I also like to believe that my tax dollars are going to providing care
facilities for maintaining the health of my friends, neighbors and
community members. So imagine my surprise when I saw that the
Provincial Health Services Authority, Office of Business Development
has tendered for MBA’s to identify “POTENTIAL …commercialization of
medical/surgical services:” in such areas as Pediatric neuro-surgery,
to be aimed and marketed to predominantly international patients!
Now hold on a minute. The Government of British Columbia web site for
the Provincial Health Services Authority says that it’s role is to
oversee “the coordination and delivery of provincial programs and
highly specialized health care services.” These “highly specialized
services include resource-intensive services, such as heart surgery,
transplants and treatment of severe burns, which cannot be delivered in
every community” in BC.
These include the BC Cancer Agency, the BC Provincial Renal Agency, the
BC Transplant Society, the BC Drug & Poison Information Centre, the
BC Centre for Disease Control, Children's and Women's Health Centre,
Riverview Hospital, and Forensic Psychiatric Services. You should know
that these “Provincial programs and highly specialized services account
for about a third of the province's spending on hospital care.”
(http://www.healthservices.gov.bc.ca/socsec/authority.html)
These sound like pretty important functions to me. “Under the previous
governance structure, a small number of health authorities were
responsible for these services, making it difficult to effectively plan
or coordinate equitable delivery to all British Columbians.”
If delivery of these services can pose a problem, why exactly is the
provincial government looking for areas of excess capacity that may
exist so that they can use facilities paid for with our tax dollars,
for the purpose of maintaining our health, in order to provide what can
only be private services to an international clientele? Not only that,
but they are interested to find out what additional capital investment
and managerial structure may be needed in order to provide these
services. Which means spending more of our tax dollars for no
additional care for us!
Don’t forget. This means that our current government is considering
using our tax dollars to put privately paying patients into publicly
funded care settings, not citizens of our province who may need highly
specialized services. This will not only use resources that could be
possibly be employed to relieve the burdens of demand for health
services in other areas (say for example wait lists), but it will also
use up tremendous amounts of specialized physician time, whose
training, if the MD was trained in Canada, we also heavily subsidized
through our taxes!
So I say let the Liberal Government know: forget it. They are aware
that there are potential political implications to such a plan. They
particularly want the MBA’s to investigate how the general public,
among others, will perceive this. I take it with anger, and
disappointment. I expect that any excess capacity be offered to other
Canadians, who also contribute to our public services, or that these
excesses be eliminated from the global budgets and reallocated into
other social programs, or return the provision of these services to the
smaller health authorities, so maybe people can get care closer to
home.
I think that anyone who feels like I do should ask their MLA about this
plan (The Provincial Health Services Authority Project).
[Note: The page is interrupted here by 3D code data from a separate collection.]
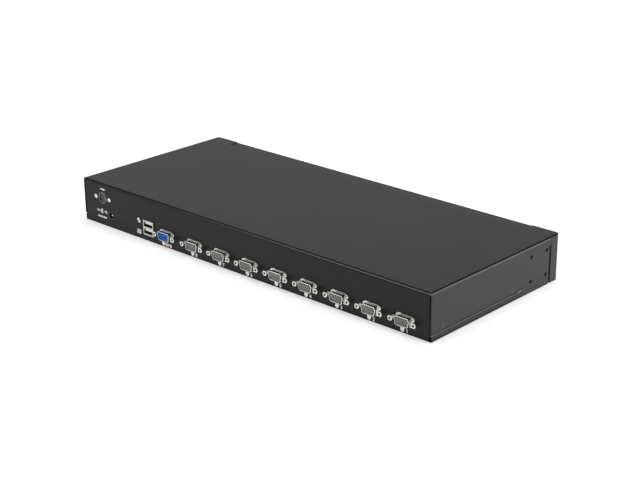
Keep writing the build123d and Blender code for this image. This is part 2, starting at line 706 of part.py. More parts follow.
def make_fasteners():
    hang = (Align.CENTER, Align.CENTER, Align.MAX)
    with BuildPart() as nuts:
        for side in (-1, 1):
            with BuildSketch(side_plane(side * (INNER - SHEET))):
                with Locations(*[(y, z) for y in RACK_Y for z in RACK_Z]):
                    Circle(3.6)
                    Circle(RACK_HOLE_R, mode=Mode.SUBTRACT)
            extrude(amount=-side * 2.6)
    save(nuts, "clinch_nuts")
    with BuildPart() as screws:
        for side in (-1, 1):
            with Locations(side_face(side)):
                with Locations(*[(side * y, z, 0) for y, z in SIDE_SCREWS]):
                    Cone(SCREW_R - 0.1, SCREW_HEAD_R - 0.3, HEAD_DEPTH, align=hang)
                    Cylinder(SCREW_R - 0.1, 5.0, align=hang)
        with Locations((TOP_SCREW[0], TOP_SCREW[1], HEIGHT)):
            Cone(SCREW_R - 0.1, SCREW_HEAD_R - 0.3, HEAD_DEPTH, align=hang)
            Cylinder(SCREW_R - 0.1, 5.0, align=hang)
        for side in (-1, 1):
            with BuildSketch(side_face(side)):
                with Locations(*[(side * y, z) for y, z in SIDE_SCREWS]):
                    add(cross_recess(2.6))
            extrude(amount=-0.6, mode=Mode.SUBTRACT)
        with BuildSketch(Plane.XY.offset(HEIGHT)):
            with Locations(TOP_SCREW):
                add(cross_recess(2.6))
        extrude(amount=-0.6, mode=Mode.SUBTRACT)
    save(screws, "cover_screws")
    with BuildPart() as front_screws:
        with BuildSketch(rear_plane(FRONT_WALL_Y + SHEET)):
            with Locations(*BEZEL_BOSSES):
                Circle(2.8)
        extrude(amount=1.4)
        with BuildSketch(rear_plane(FRONT_WALL_Y + SHEET)):
            with Locations(*BEZEL_BOSSES):
                Circle(1.1)
        extrude(amount=-6.0)
        with BuildSketch(rear_plane(FRONT_BOARD_Y + BOARD_T)):
            with Locations(*BOARD_POSTS):
                Circle(2.2)
        extrude(amount=1.0)
        with BuildSketch(rear_plane(FRONT_BOARD_Y + BOARD_T)):
            with Locations(*BOARD_POSTS):
                Circle(0.9)
        extrude(amount=-4.5)
    save(front_screws, "front_screws")


os.makedirs("parts", exist_ok=True)
make_base_tray()
make_top_cover()
make_front_bezel()
make_main_board()
for index, port_x in enumerate(PORT_XS, start=1):
    make_video_port(port_x, f"port_{index}_shell", f"port_{index}_insert")
make_video_port(CONSOLE_X, "console_port_shell", "console_port_insert")
make_jackscrews()
make_usb_stack()
make_power_socket()
make_link_socket()
make_link_harness()
make_ribbon_cable()
make_board_components()
make_front_board()
make_lights()
for index, button_x in enumerate(BUTTON_XS, start=1):
    make_button(index, button_x)
make_fasteners()
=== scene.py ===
"""Looks of the eight-port KVM switch: materials, printed marks and fine metalwork around the CAD frame.

Metres. +Z is up, the connector panel faces +Y, the button panel faces -Y.
"""
import math

import bmesh
import bpy
from mathutils import Matrix, Vector


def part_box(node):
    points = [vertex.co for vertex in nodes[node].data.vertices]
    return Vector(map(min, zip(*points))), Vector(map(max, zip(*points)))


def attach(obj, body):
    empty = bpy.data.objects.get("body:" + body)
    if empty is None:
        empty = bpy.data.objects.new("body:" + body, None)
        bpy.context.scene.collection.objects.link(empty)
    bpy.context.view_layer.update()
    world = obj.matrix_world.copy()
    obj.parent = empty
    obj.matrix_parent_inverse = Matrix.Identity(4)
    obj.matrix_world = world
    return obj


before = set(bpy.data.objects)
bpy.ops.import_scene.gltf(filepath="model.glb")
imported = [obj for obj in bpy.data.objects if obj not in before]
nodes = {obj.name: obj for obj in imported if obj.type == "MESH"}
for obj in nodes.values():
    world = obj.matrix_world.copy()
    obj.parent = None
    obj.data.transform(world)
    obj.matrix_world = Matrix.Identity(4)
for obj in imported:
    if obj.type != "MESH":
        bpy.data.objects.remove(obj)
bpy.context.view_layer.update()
MM = 0.001
CASE = "case"
PORTS = 8

# ---------------------------------------------------------------- places read from the frame
TRAY_LOW, TRAY_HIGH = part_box("base_tray")
PANEL_Y = TRAY_HIGH.y
BEZEL_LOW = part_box("front_bezel")[0]
RECESS_Y = BEZEL_LOW.y + 0.8 * MM

# ---------------------------------------------------------------- sizes
PRINT_T = 0.04 * MM
JACK_HALF = 12.5 * MM
TONGUE_T = 1.9 * MM
# where the patches of painted shade and painted highlight begin
COVER_BEND_X = 217.8 * MM
COVER_BEND_Y = 89.9 * MM
LIP_GAP_Z = 43.1 * MM
LIP_FRONT_Y = -91.0 * MM
FOOT_Z = 1.5 * MM
PANEL_EDGE_X = 217.2 * MM
PANEL_EDGE_Y = 89.0 * MM
RAIL_FACE_X = 219.9 * MM
RAIL_FACE_Z = 2.0 * MM
RAIL_TOP_X = 218.9 * MM
RAIL_TOP_Z = 5.6 * MM
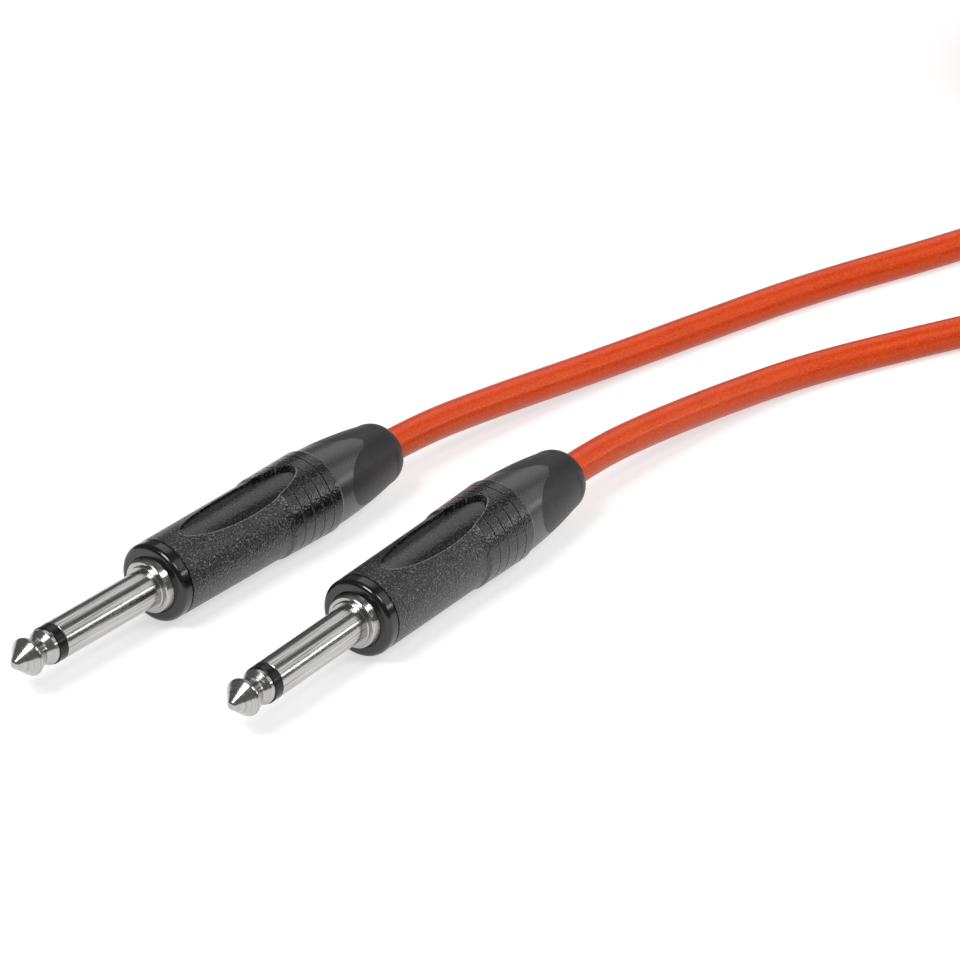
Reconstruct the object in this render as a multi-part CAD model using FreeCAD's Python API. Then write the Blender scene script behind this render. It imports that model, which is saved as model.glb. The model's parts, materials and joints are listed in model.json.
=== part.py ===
import FreeCAD, Part
import math
import os

# Instrument cable: two straight 6.35 mm mono phone plugs, one at each end of a 3 m
# screened cable whose spare length is folded into a tied hank.  Millimetres, +Z up,
# everything lying on z = 0.  A plug is drawn on its own axis, which is +Y here: y = 0
# is the front face of its collar, the tip points to -Y and the cable leaves towards +Y.
# It is then placed by the mouth of its boot.

V = FreeCAD.Vector
ORIGIN, Y, Z = V(0, 0, 0), V(0, 1, 0), V(0, 0, 1)
OVER = 1.0                # how far a cutter runs past what it cuts

# ---- clearances ----
running_gap = 0.10        # gland in the shell's thread bore, chuck in the shell
cable_gap = 0.20          # cable through the chuck, the gland and the boot
seat_gap = 0.15           # end faces of pieces that move apart
cone_gap = 0.13           # chuck jaws in the gland's cone
contact_gap = 0.05        # between rod, tube, sleeve and carrier

# ---- finger: tip, insulating ring and sleeve ----
finger_length = 30.5      # tip to the collar's front face
sleeve_d = 6.35
sleeve_chamfer = 0.12
tip_length = 7.5
tip_ball_at = 3.3         # from the tip's end to its widest ring
tip_ball_round = 0.35     # half the length of the rounding on the widest ring
tip_neck_at = 5.45
tip_neck_d = 4.6
tip_neck_length = 0.3
tip_nose_d = 1.9
tip_nose_length = 0.5
tip_rim = 0.75            # length of the cylinder behind the rear cone
tip_rim_inset = 0.2       # that cylinder is this much slimmer than the sleeve
ring_width = 1.75
ring_inset = 0.025        # the ring is this much slimmer than the sleeve
rod_d = 2.0
core_tube_d = 4.2

# ---- collar that shows in front of the shell, and the flange behind it ----
collar_front_d = 8.84
collar_rear_d = 9.48
collar_proud = 1.3
collar_shelf = 0.575      # the step between sleeve and collar stands out this far
collar_step = 0.45
collar_chamfer = 0.15
flange_thickness = 1.5
sleeve_boss_d = 8.0
sleeve_boss_length = 4.1
boss_chamfer = 0.3

# ---- shell ----
shell_length = 38.0
shell_d = 13.6            # in front of the grip
shell_draft = 0.3         # the shell's front is this much slimmer
shell_wall = 1.2
shell_wall_front = 1.5
front_round = 0.9
front_ring_length = 1.6
front_groove = 0.3
front_groove_depth = 0.25
grip_rise = 0.3           # the grip's first band stands out this far
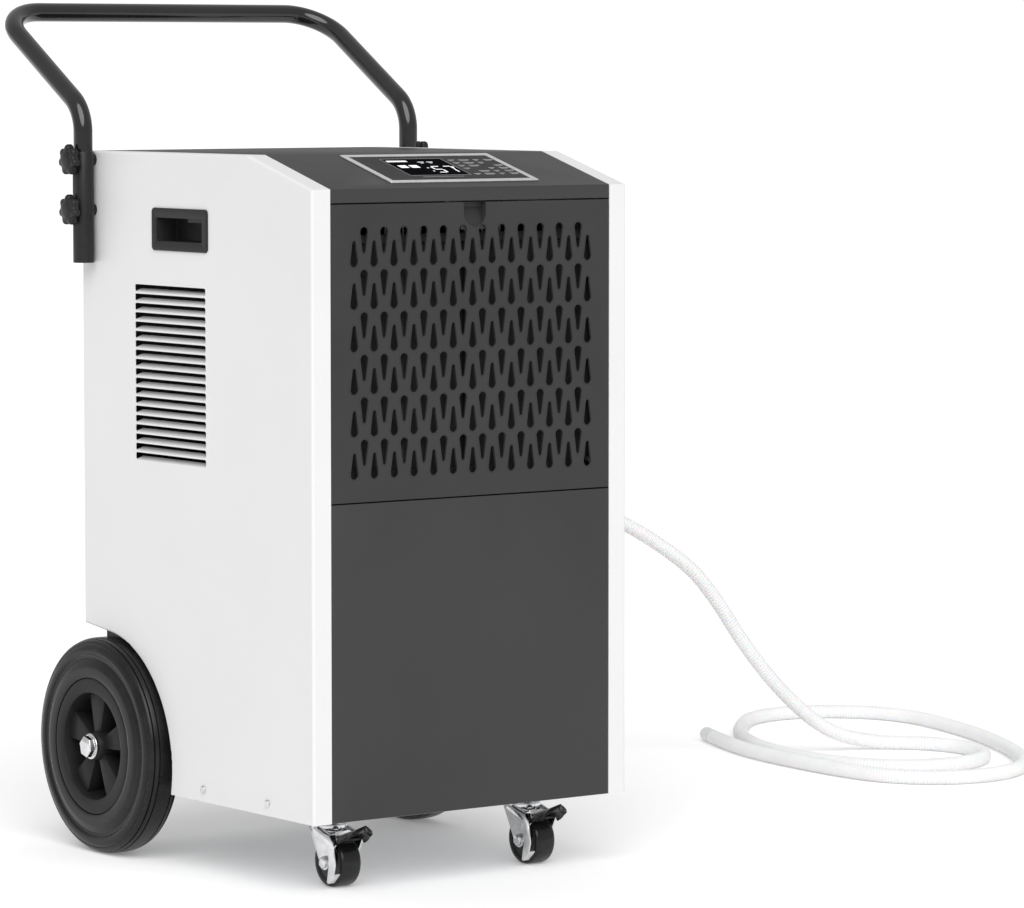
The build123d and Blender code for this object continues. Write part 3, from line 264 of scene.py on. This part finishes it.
def eased(node, width, corner=40.0, segments=2):
    """A merged copy of a CAD node, with its sharp edges rounded over."""
    shape = bmesh.new()
    shape.from_mesh(nodes[node].data)
    bmesh.ops.remove_doubles(shape, verts=shape.verts, dist=2e-6)
    bmesh.ops.dissolve_limit(
        shape, angle_limit=math.radians(0.5), verts=shape.verts, edges=shape.edges
    )
    sharp = [e for e in shape.edges if e.is_manifold and e.calc_face_angle() > math.radians(corner)]
    bmesh.ops.bevel(
        shape, geom=sharp, offset=width, offset_type="OFFSET", segments=segments, profile=0.5,
        affect="EDGES", material=-1, clamp_overlap=True,
    )
    bmesh.ops.remove_doubles(shape, verts=shape.verts, dist=1e-6)
    return shape


white_coat = grained(
    "white_powder_coat", (0.70, 0.70, 0.704), (0.72, 0.72, 0.724), (0.34, 0.42), 6.0, 0.00003, 700.0,
    Specular_IOR_Level=0.25,
)
dress(white_coat, "left_side_panel", "right_side_panel")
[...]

If our
representatives are socially responsible to their constituents, then
they should also have some questions about this tender.
There is an election coming, and the government is advertising about
how much they are spending on our health care system. My question is
what are they intending to spend all that money on, and how does it
help the taxpaying citizen. These are questions we all should be
asking, particularly of a government so interested in private-public
partnerships (P3’s). Does this count as a P3, and if so how exactly
does it benefit us? I’d like to know before I cast a vote for who gets
to spend my tax dollars.
On a final note, you might want to check out
http://www.costshift.ca/ to find
out how you have faired in the wake of the increase in health care
premiums among the other taxes that you pay.